Но написать такие стихи — одно, а вот выложить на карандаш следователя столько имен их вольных или невольных слушателей — совсем другое. Такое сотрудничество со следствием, как замечала Э. Герштейн, безукоризненным или безупречным не назовешь — это поведение «рыцаря со страхом и упреком», как было сказано Е. Эткиндом по другому поводу.
Мандельштама не били и не пытали [23] . Так кто — или что — тянуло О. М. за язык в кабинете Шиварова, когда он называл столько имен?
Страх перед следователем? Святая простота? Уверенность в том, что из-за него, О. М., никого не тронут?

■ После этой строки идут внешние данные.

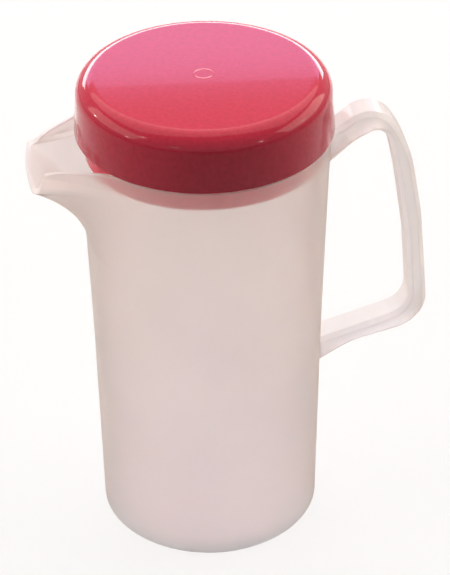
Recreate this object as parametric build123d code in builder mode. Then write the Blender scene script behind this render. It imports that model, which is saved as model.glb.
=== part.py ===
"""Plastic pouring jug with a push-in lid, about 1.5 litres.

Two mouldings: the jug, whose body, spout and handle are one piece, and the lid.
The origin is on the jug's axis in the plane that it stands on. +Z is up, the
handle points along +X and the spout along -X. All sizes are in millimetres.
"""
import os
from math import cos, radians, sin

from build123d import *

# Body: a tall round cup that widens towards its mouth, with a slight inward bow.
# Its outside is straight up to the top of the handle's lower root.
HEIGHT = 200.0
MOUTH_R = 55.0
BASE_R = 50.8
WALL = 2.0
FLOOR = 2.8
BASE_CORNER = 1.6
INNER_CORNER = 4.0
WALL_BOW = 0.7
ROOT_TOP = 92.0
WALL_TOP = 147.0
FOOT_WIDTH = 5.0
FOOT_DEPTH = 0.9
GATE_R = 4.0
GATE_DEPTH = 0.5

# Spout: above this height the body's own wall is drawn forward into a beak
BEAK_START = 150.0
BEAK_STEPS = 6
BEAK_HALF = 12.0
LIP_Z = 186.8
LIP_REACH = 23.4
LIP_HALF = 22.9
LIP_HALF_INSIDE = 19.2
SWELL_OUTSIDE = 2.0
SWELL_INSIDE = 2.15
SPREAD = 1.4
ROOT_ANGLE = 46.0
CORNER_ANGLE = 13.0
CORNER_CUT = 2.4
FRONT_EASE = 3.6
LEAD = 0.52
LEAD_EASE = 0.0026

# Above the lip the beak draws in again towards its two ridges. Each level has a
# height, how far the beak stands proud of the round body and half its width.
CROWN_OUTSIDE = [(188.6, 23.6, 20.8), (191.5, 23.6, 15.5), (HEIGHT, 20.0, 13.0)]
CROWN_INSIDE = [(191.0, 25.0, 12.6), (HEIGHT + 4, 28.0, 11.8)]
# Side view of the spout's top edge, from the rim down the ridges to the lip
RIDGE = [(-38.0, HEIGHT), (-46.0, 199.1), (-53.0, 197.2), (-61.0, 195.2), (-69.5, 192.8)]
RIDGE_END = (-75.6, LIP_Z)
LIP_FRONT = -82.0

# Handle: corners of its outer and inner edges in side view, from the upper root to
# the lower one, with the bend at each corner
HANDLE_WIDTH = 15.0
HANDLE_EASE = 2.0
HANDLE_OUTER = [
    (50.0, 196.8),
    (55.9, 196.7),
    (73.7, 212.0),
    (89.8, 188.8),
    (96.4, 152.1),
    (101.8, 93.7),
    (65.9, 84.0),
    (50.0, 74.0),
]
HANDLE_OUTER_BENDS = [14.6, 13.0, 61.4, 61.4, 17.4, 37.4]
HANDLE_INNER = [
    (50.0, 177.8),
    (65.9, 192.4),
    (78.2, 198.1),
    (83.7, 179.3),
    (90.0, 139.5),
    (93.1, 101.1),
    (50.0, 87.0),
]
HANDLE_INNER_BENDS = [38.8, 5.4, 205.8, 85.6, 12.1]

# Lid: a stepped cap, whose lower ring pushes into the mouth
LID_TOP = 27.0
SHOULDER_BEND = 8.0
SHOULDER_TURNS = 5
SHOULDER_TURNS_INSIDE = 1
LID_UPPER_R = 55.1
LID_LOWER_R = 56.4
LID_WALL = 1.8
SKIRT_GAP = 1.3
SEAT_R = 54.4
SEAT_GAP = 0.3
PLUG_TOP_R = 52.7
PLUG_TIP_R = 52.4
PLUG_WALL = 1.7
PLUG_DEPTH = 9.2
PLUG_LEAD = 0.8


def body_r(z):
    """Outside radius of the round body at height z, bowed in between foot and mouth."""
    rise = z / HEIGHT
    return BASE_R + (MOUTH_R - BASE_R) * rise - 4 * WALL_BOW * rise * (1 - rise)


def body_slope(z):
    """How fast the outside radius grows with height."""
    return (MOUTH_R - BASE_R - 4 * WALL_BOW * (1 - 2 * z / HEIGHT)) / HEIGHT


def polar(r, angle):
    """Point at an angle from the spout's own direction, which is -X."""
    return Vector(-r * cos(radians(angle)), r * sin(radians(angle)))


def mirrored(p):
    return Vector(p.X, -p.Y)


def round_outline(r):
    """A circle of radius r, broken at the same places as the beak's outline."""
    breaks = (ROOT_ANGLE, 1.25 * CORNER_ANGLE, 0.75 * CORNER_ANGLE)
    angles = (*breaks, *(-angle for angle in reversed(breaks)))
    for start, end in zip(angles, angles[1:]):
        ThreePointArc(polar(r, start), polar(r, (start + end) / 2), polar(r, end))
    ThreePointArc(polar(r, angles[-1]), Vector(r, 0), polar(r, angles[0]))


def beak_outline(r, reach, half):
    """The round back of radius r, two sides swept forward from it and a blunt front."""
    tip = -(r + reach)
    sagitta = half**2 / (2 * (r + FRONT_EASE * reach))
    root = polar(r, ROOT_ANGLE)
    leave = Vector(-sin(radians(ROOT_ANGLE)), -cos(radians(ROOT_ANGLE)))
    corner = Vector(tip + sagitta, half)
    bend = root + leave * (LEAD - LEAD_EASE * reach) * (corner - root).length
    side_end = corner - (corner - bend).normalized() * CORNER_CUT
    front_start = corner + (Vector(tip - sagitta, 0) - corner).normalized() * CORNER_CUT
    front = Vector(2 * tip - front_start.X, 0)
    Bezier(root, bend, side_end)
    Bezier(side_end, corner, front_start)
    Bezier(front_start, front, mirrored(front_start))
    Bezier(mirrored(front_start), mirrored(corner), mirrored(side_end))
    Bezier(mirrored(side_end), mirrored(bend), mirrored(root))
    ThreePointArc(mirrored(root), Vector(r, 0), root)


def swelling(reach, half, power):
    """Levels from the start of the beak up to the lip, where it stands out fastest."""
    levels = []
    for step in range(1, BEAK_STEPS + 1):
        swell = (step / BEAK_STEPS) ** power
        z = BEAK_START + (LIP_Z - BEAK_START) * step / BEAK_STEPS
        levels.append((z, reach * swell, BEAK_HALF + (half - BEAK_HALF) * swell**SPREAD))
    return levels


def beak_sections(levels, inset):
    """The outline at each level as a face, set in from the outside of the round body."""
    sections = []
    for z, reach, half in levels:
        with BuildSketch(Plane.XY.offset(z)) as section:
            with BuildLine():
                beak_outline(body_r(z) - inset, reach, half)
            make_face()
        sections.append(section.sketch.face())
    return sections


def round_section(z, inset):
    with BuildSketch(Plane.XY.offset(z)) as section:
        with BuildLine():
            round_outline(body_r(z) - inset)
        make_face()
    return section.sketch.face()


def wall_point(z, inset):
    return Vector(body_r(z) - inset, z)


def cup_half(inset, floor, corner, straight_top):
    """Half section of the round body below the beak, set in from its outside."""
    bow_start = max(floor + corner, straight_top)
    bow_half = (WALL_TOP - bow_start) / 2
    with BuildSketch(Plane.XZ) as half:
        with BuildLine():
            base = Polyline((0, BEAK_START), (0, floor), wall_point(floor, inset + corner))
            bevel = Bezier(base @ 1, wall_point(floor + corner, inset))
            if bow_start > floor + corner:
                Line(bevel @ 1, wall_point(bow_start, inset))
            Bezier(
                wall_point(bow_start, inset),
                wall_point(bow_start, inset) + Vector(body_slope(bow_start), 1) * bow_half,
                wall_point(WALL_TOP, inset),
            )
            Polyline(wall_point(WALL_TOP, inset), wall_point(BEAK_START, inset), base @ 0)
        make_face()
    return half.sketch.face()


def shoulder(r, top, bend, count):
    """Points of a rounded edge in even turns, from the lid's flat top to its side."""
    turns = [radians(90 * step / count) for step in range(count + 1)]
    return [(r - bend + bend * sin(turn), top - bend + bend * cos(turn)) for turn in turns]


os.makedirs("parts", exist_ok=True)

# The hollow that the core leaves in the jug
with BuildPart() as hollow:
    revolve(cup_half(WALL, FLOOR, INNER_CORNER, 0), axis=Axis.Z)
    rise = swelling(LIP_REACH, LIP_HALF_INSIDE, SWELL_INSIDE)
    loft([round_section(BEAK_START, WALL), *beak_sections(rise, WALL)])
    loft(beak_sections([rise[-1], *CROWN_INSIDE], WALL), ruled=True)

# The handle: its side view drawn as one closed outline, then eased along both faces
with BuildPart() as handle:
    with BuildSketch(Plane.XZ):
        with BuildLine():
            outer = FilletPolyline(*HANDLE_OUTER, radius=HANDLE_OUTER_BENDS)
            inner = FilletPolyline(*HANDLE_INNER, radius=HANDLE_INNER_BENDS)
            Line(outer @ 0, inner @ 0)
            Line(outer @ 1, inner @ 1)
        make_face()
    extrude(amount=HANDLE_WIDTH / 2, both=True)
    rims = handle.faces().filter_by(Axis.Y).edges()
    roots = rims.group_by(Axis.X)[0]
    chamfer(rims - roots, HANDLE_EASE)

with BuildPart() as jug:
    revolve(cup_half(0, 0, BASE_CORNER, ROOT_TOP), axis=Axis.Z)
    rise = swelling(LIP_REACH, LIP_HALF, SWELL_OUTSIDE)
    loft([round_section(BEAK_START, 0), *beak_sections(rise, 0)])
    loft(beak_sections([rise[-1], *CROWN_OUTSIDE], 0), ruled=True)
    add(handle.part)
    add(hollow.part, mode=Mode.SUBTRACT)
    # The spout's top edge
    with BuildSketch(Plane.XZ):
        with BuildLine():
            crest = Spline(*RIDGE, tangents=[(-1, -0.05), (-1, -0.45)])
            drop = Spline(crest @ 1, RIDGE_END, tangents=[(-1, -0.45), (-1, 0)])
            Polyline(
                drop @ 1,
                (LIP_FRONT, LIP_Z),
                (LIP_FRONT, HEIGHT + 5),
                (RIDGE[0][0], HEIGHT + 5),
                crest @ 0,
            )
        make_face()
    extrude(amount=MOUTH_R, both=True, mode=Mode.SUBTRACT)
    # The underside: a foot ring round a shallow recess, with the gate's low pad in it
    with BuildSketch(Plane.XY):
        Circle(BASE_R - BASE_CORNER - FOOT_WIDTH)
    extrude(amount=FOOT_DEPTH, mode=Mode.SUBTRACT)
    with BuildSketch(Plane.XY.offset(FOOT_DEPTH - GATE_DEPTH)):
        Circle(GATE_R)
    extrude(amount=GATE_DEPTH)

with BuildPart() as lid:
    top = HEIGHT + LID_TOP
    hem = HEIGHT + SKIRT_GAP
    seat = HEIGHT + SEAT_GAP
    tip = HEIGHT - PLUG_DEPTH
    outside = shoulder(LID_UPPER_R, top, SHOULDER_BEND, SHOULDER_TURNS)
    inside = shoulder(
        LID_UPPER_R - LID_WALL, top - LID_WALL, SHOULDER_BEND - LID_WALL, SHOULDER_TURNS_INSIDE
    )
    corners = [
        *outside,
        (LID_LOWER_R, hem),
        (SEAT_R, hem),
        (SEAT_R, seat),
        (PLUG_TOP_R, seat),
        (PLUG_TIP_R, tip + PLUG_LEAD),
        (PLUG_TIP_R - PLUG_LEAD, tip),
        (PLUG_TIP_R - PLUG_WALL, tip),
        (PLUG_TOP_R - PLUG_WALL, HEIGHT + LID_WALL / 2),
        (LID_LOWER_R - LID_WALL, hem + LID_WALL),
        *reversed(inside),
    ]
    with BuildSketch(Plane.XZ):
        with BuildLine():
            for start, end in zip(corners, corners[1:]):
                Bezier(start, end)
            Polyline(corners[-1], (0, top - LID_WALL), (0, top), corners[0])
        make_face()
    revolve(axis=Axis.Z)

jug.part.label = "jug"
lid.part.label = "lid"
for piece in (jug, lid):
    export_step(piece.part, f"parts/{piece.part.label}.step")
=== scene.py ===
"""Looks for the plastic jug with its red push-in lid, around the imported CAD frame."""
import math

import bpy
from mathutils import Matrix, Vector


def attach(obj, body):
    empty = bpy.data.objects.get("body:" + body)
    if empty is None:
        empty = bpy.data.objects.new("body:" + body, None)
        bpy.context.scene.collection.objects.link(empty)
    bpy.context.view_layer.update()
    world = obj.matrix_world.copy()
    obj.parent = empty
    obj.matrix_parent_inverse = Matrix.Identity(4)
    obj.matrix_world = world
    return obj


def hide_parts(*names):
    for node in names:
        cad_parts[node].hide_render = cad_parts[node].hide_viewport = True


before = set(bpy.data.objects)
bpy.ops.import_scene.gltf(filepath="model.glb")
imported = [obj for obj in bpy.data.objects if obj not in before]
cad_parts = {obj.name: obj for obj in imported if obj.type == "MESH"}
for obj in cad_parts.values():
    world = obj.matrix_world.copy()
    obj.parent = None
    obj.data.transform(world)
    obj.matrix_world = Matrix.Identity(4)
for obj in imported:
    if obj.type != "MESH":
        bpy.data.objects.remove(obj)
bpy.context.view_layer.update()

# Camera: it looks down on the jug's side, from a little towards the spout
VIEW_TURN = math.radians(7.0)
VIEW_DOWN = math.radians(34.41)
VIEW_ROLL = math.radians(-0.55)
VIEW_DISTANCE = 0.95
VIEW_TARGET = (0.00817, 0.0, 0.11635)
FOCAL_PX = 2087.46
IMAGE_LONG_PX = 575
SENSOR_MM = 36.0

# Height of the jug's rim, in metres
RIM_Z = 0.200

# Lid, in metres: the moulded form with its rounded edges and the ring of its gate
LID_TOP_Z = 0.2266
LID_UPPER_R = 0.0552
LID_LOWER_R = 0.05639
LID_WALL = 0.0018
LID_EDGE_R = 0.0080
HEM_Z = 0.2013
HEM_EDGE_R = 0.0007
SEAT_Z = 0.2003
SEAT_R = 0.0544
PLUG_TOP_R = 0.0527
PLUG_TIP_R = 0.0524
PLUG_TIP_Z = 0.1908
PLUG_WALL = 0.0017
PLUG_LEAD = 0.0008
GATE_R = 0.0041
GATE_WIDTH = 0.0002
GATE_HEIGHT = 0.00006
LID_SEGMENTS = 160
EDGE_STEPS = 18
HEM_STEPS = 5
INNER_EDGE_STEPS = 8
SHARP_ANGLE = math.radians(35.0)

# How clear the milky plastic is in the wall and in the handle, which starts between
# these two distances from the jug's axis
WALL_CLEAR = 0.79
HANDLE_CLEAR = 0.75
HANDLE_START_X = 0.055
HANDLE_CLEAR_X = 0.064

# Edges, where light collects, are milkier: a rounded normal this wide is compared with
# the true one, and the plastic goes from clouded to clear between the two matches
EDGE_WIDTH = 0.0012
EDGE_CLEAR = 0.0
EDGE_MATCH = 0.88
FLAT_MATCH = 0.99
BEVEL_SAMPLES = 8

# Tint of the milky plastic by its share of the jug's height: its own milky colour, with
# painted shade that makes it cooler and greyer towards the foot and painted warm light
# near the mouth, and the clouds in it
MILKY_TINT_AND_HEIGHT_SHADE = [
    (0.0, (0.95, 0.90, 0.905, 1.0)),
    (0.45, (0.965, 0.915, 0.905, 1.0)),
    (1.0, (0.965, 0.905, 0.88, 1.0)),
]
WHITE = (1.0, 1.0, 1.0, 1.0)
MILKY_CLOUDS = [(0.35, (0.97, 0.97, 0.975, 1.0)), (0.65, WHITE)]
RED_TINT = [(0.30, (0.56, 0.010, 0.042, 1.0)), (0.75, (0.65, 0.015, 0.058, 1.0))]


def set_inputs(node, **values):
    for name, value in values.items():
        node.inputs[name.replace("_", " ")].default_value = value


def new_material(name):
    material = bpy.data.materials.new(name)
    material.use_nodes = True
    tree = material.node_tree
    tree.nodes.clear()
    return material, tree.nodes, tree.links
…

Или же полнейшее безразличие к тому, что с названными произойдет? Неслыханный эгоцентризм, когда все другие — «не в счет»? (Но разве не О. М. в свое время выхватил из рук Блюмкина пачку ордеров и разорвал их? Разве не О. М. бросил в печку матерьяльчик для доноса, которым забежал похвастаться Длигач?)
Или помутнение сознания, следствие травматического психоза? Такое же «полное забвение чувств», как когда-то зимой 1919/1920 года, в Коктебеле, когда О. М. предлагал арестовать Волошина? [24]
Или, может быть, все-таки — сознательное или бессознательное — покушение на самоубийство?.. Своеобразный синдром протопопа и протопопицы? «До самыя смерти, матушка...» Но тогда при чем здесь Кузин и все остальные?